## PROBLEM STATEMENT
Write out, word for word, only the data from its first line to the line containing "import Sketcher".

⟨

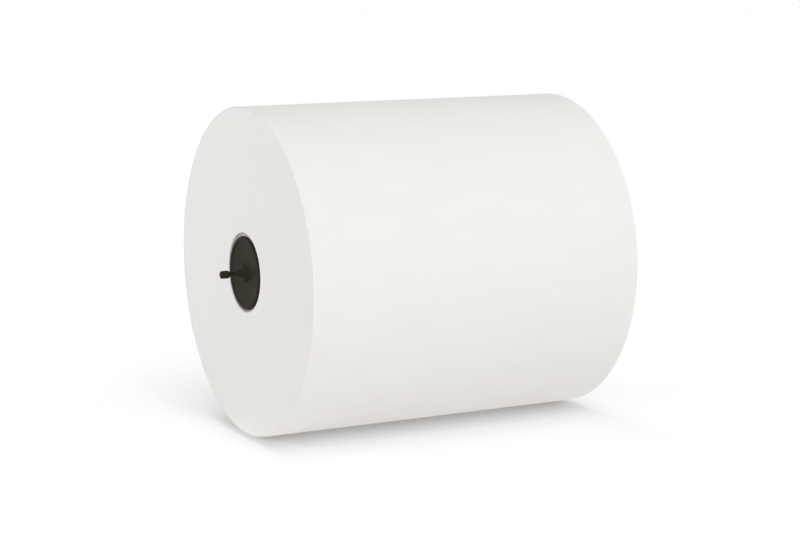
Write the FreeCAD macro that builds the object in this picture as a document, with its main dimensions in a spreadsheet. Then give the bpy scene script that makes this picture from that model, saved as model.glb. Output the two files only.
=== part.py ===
import FreeCAD, Part
import math
import os

import Sketcher

# A hard-wound roll of paper hand towel lying on its side, with a pinned plug in each end of its core.
# The frame: X along the roll's axis, Z up, the origin on the floor under the middle of the roll.
# Lengths are in millimetres and angles in degrees.

SIZES = (
    ("web_width", 210.0, "width of the paper web, which is the roll's length"),
    ("roll_diameter", 193.0, "mean outer diameter of the wound paper"),
    ("sheet_step", 0.28, "thickness of one turn, seen as the step at the loose tail"),
    ("tail_angle", -30.0, "where the tail ends, turned up from the back about the axis"),
    ("flat_depth", 0.5, "how far the roll settles into its flat spot"),
    ("turn_count", 6.0, "turns of the spiral line that shows on each end face"),
    ("turn_margin", 5.0, "paper left beyond the spiral line, at the rim and at the bore"),
    ("turn_width", 0.9, "width of the spiral line on the face"),
    ("turn_depth", 0.3, "depth of the spiral line"),
    ("core_inner_diameter", 40.8, "inner diameter of the board core"),
    ("core_wall", 2.9, "thickness of the board"),
    ("core_gap", 0.1, "glue line between the core and the first turn"),
    ("flange_gap", 1.7, "room between the plug's flange and the paper, on the radius"),
    ("shank_play", 1.0, "play of the plug's shank in the core, on the radius"),
    ("plug_lean", -36.0, "which way the plug sits in its play, turned up from the back about the axis"),
    ("seat_gap", 0.05, "what keeps the shank off the core where it leans"),
    ("flange_thickness", 1.8, "thickness of the plug's flange, by which the core is set back"),
    ("rim_bevel", 0.3, "bevel on the flange's outer edge"),
    ("lip_width", 1.5, "flat lip round the flange's face"),
    ("dish_depth", 0.5, "how far the face lies below the lip"),
    ("disc_wall", 1.6, "wall behind the dished face"),
    ("shank_length", 24.0, "length of the shank behind the flange"),
    ("shank_wall", 1.8, "wall of the shank"),
    ("lead_in", 1.5, "bevel on the shank's far end"),
    ("hub_diameter", 8.0, "solid hub behind the face, in line with the pin"),
    ("hub_length", 10.0, "how far the hub runs back from the wall"),
    ("rib_count", 4.0, "ribs between the hub and the shank"),
    ("rib_thickness", 1.6, "thickness of a rib"),
    ("rib_height", 8.0, "how far a rib runs back from the wall"),
    ("boss_diameter", 12.0, "raised boss at the pin's root"),
    ("boss_height", 1.2, "height of the boss above the lip"),
    ("boss_slope", 0.6, "how much the boss narrows towards its top, on the radius"),
    ("cone_diameter", 6.0, "foot of the cone that runs up to the neck"),
    ("cone_height", 4.0, "height of that cone"),
    ("neck_diameter", 2.4, "slim neck of the pin"),
    ("head_diameter", 4.6, "head of the pin"),
    ("head_length", 6.4, "length of the head with its two ends"),
    ("head_taper", 1.8, "length of the slope behind the head"),
    ("head_round", 1.7, "rounding of the head's end"),
    ("pin_reach", 14.6, "how far the pin stands out of the roll's end"),
)


class Length:
    """A length made from the sheet's cells: its value, and the expression that keeps it up to date."""

    def __init__(self, value, text):
        self.value = value
        self.text = text

    def __add__(self, other):
        return Length(self.value + other.value, f"({self.text} + {other.text})")

    def __sub__(self, other):
        return Length(self.value - other.value, f"({self.text} - {other.text})")

    def __mul__(self, number):
        return Length(self.value * number, f"({self.text} * {number})")

    def __truediv__(self, number):
        return Length(self.value / number, f"({self.text} / {number})")

    def __neg__(self):
        return Length(-self.value, f"(0 - {self.text})")

    def across(self, angle):
        """Its share along the direction from which the angle, in degrees, is counted."""
        share = math.cos(math.radians(angle.value))
        return Length(self.value * share, f"({self.text} * cos({angle.text} * 1 deg))")

    def upward(self, angle):
        """Its share at right angles to that direction."""
        share = math.sin(math.radians(angle.value))
        return Length(self.value * share, f"({self.text} * sin({angle.text} * 1 deg))")


ZERO = Length(0.0, "0")


def make_sheet(doc):
    """The sheet of driving dimensions, one row for each, and the lengths that read them."""
    sheet = doc.addObject("Spreadsheet::Sheet", "sizes")
    for row, (name, value, note) in enumerate(SIZES, start=1):
        sheet.set(f"A{row}", name)
        sheet.set(f"B{row}", str(value))
        sheet.set(f"C{row}", note)
        sheet.setAlias(f"B{row}", name)
    doc.recompute()
    return {name: Length(float(sheet.get(name)), f"sizes.{name}") for name, _, _ in SIZES}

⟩

## RESULT FOR THIS EXERCISE
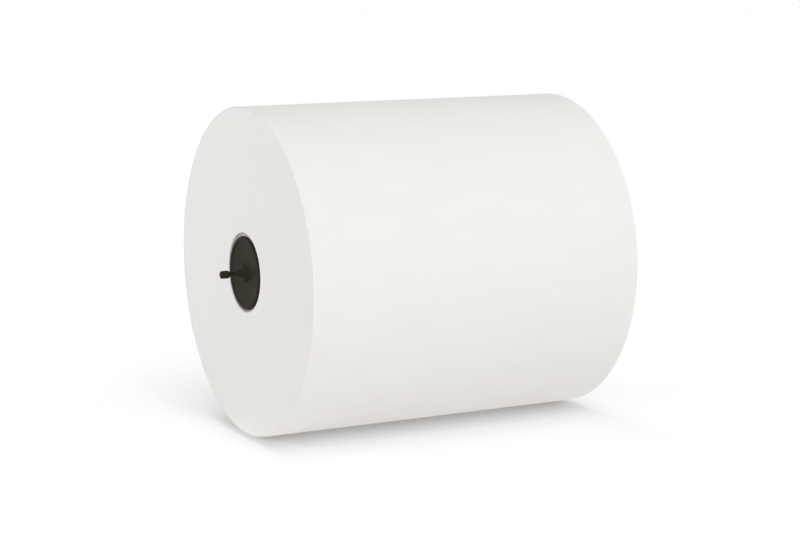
Write the FreeCAD macro that builds the object in this picture as a document, with its main dimensions in a spreadsheet. Then give the bpy scene script that makes this picture from that model, saved as model.glb. Output the two files only.
=== part.py ===
import FreeCAD, Part
import math
import os

import Sketcher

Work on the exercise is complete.